Big cities and conurbations, particularly London, are vulnerable to ‘urban heat island’ effects, where the city experiences significantly higher temperatures than surrounding areas because of a greater retention of heat from the urban environment. To counter these effects,
The Heriot-Watt researchers believe that existing buildings need to be adapted and new buildings designed to counter climate change and combat ‘urban heat island’ effects.
Dr David Jenkins of the Low Carbon Future (LCF) project research team at Heriot-Watt said: ‘’It’s widely recognised that climate change is going to have a major effect on our environment. As external temperatures rise so will the temperatures within our homes, schools, offices and other buildings.
‘’Although climate change information is available it can come in a complex format and be time intensive to analyse. This can make it difficult to consider in building design. The LCF tool simplifies the process, allowing building teams to test current and future designs and climate change adaptations in a realistic timeframe and useable format.’’
The LCF risk assessment tool is the result of a three-year research project that examined the risk of buildings overheating or existing cooling systems failing in a future climate. It modelled the performance of a number of buildings, in the housing, office and school sectors, against the projected climate in 2030, 2050 and 2080, for London and Edinburgh. Without adaptations, the risk of these buildings overheating was found to be significant and, in the case of the office, air conditioning usage was projected to rise considerably.
Dr Jenkins said: “To combat the impact of climate change there needs to be a change in the way we design buildings. Unless we integrate adaptation into this process, we are likely to see an increase in the frequency of naturally ventilated buildings overheating and mechanically cooled, air conditioned, buildings using more energy, which in turn hinders our attempts to reduce carbon emissions.
“The industry needs to recognise and understand the issues of climate change and start planning to make adaptations not only in the workplace, but in our homes and other buildings.

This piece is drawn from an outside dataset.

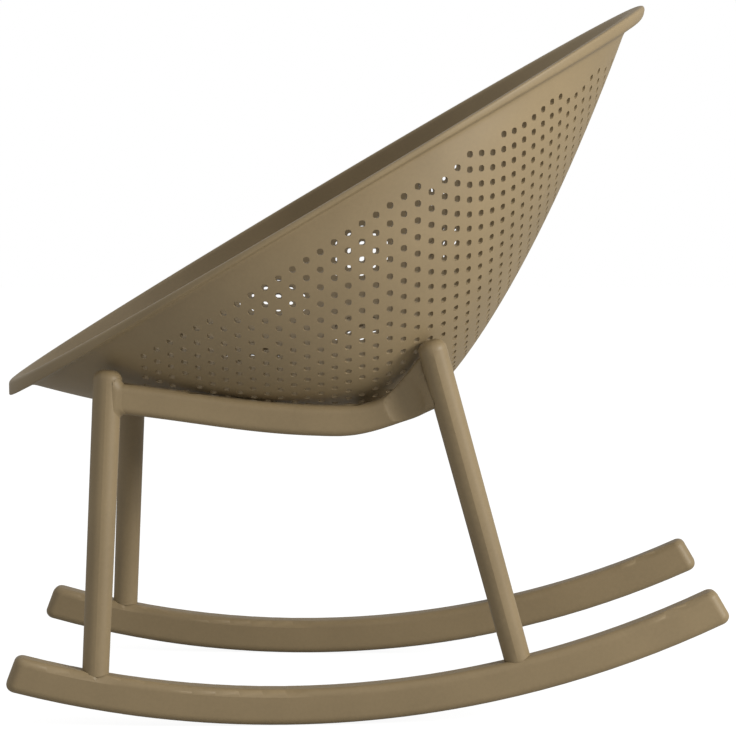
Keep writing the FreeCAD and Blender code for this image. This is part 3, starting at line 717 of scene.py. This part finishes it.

Academic research also needs to be more aware of how to integrate new ideas into existing building design, and be sensitive to the concerns of those practitioners putting these ideas into practice.
“Our research suggests that a range of simple measures from increased shading above windows to improved natural ventilation strategies can go a long way in making buildings more comfortable and better designed for the future.’’
The Low Carbon Future risk assessment tool can be applied to the simulation results of any building and plans are being made to extend its use.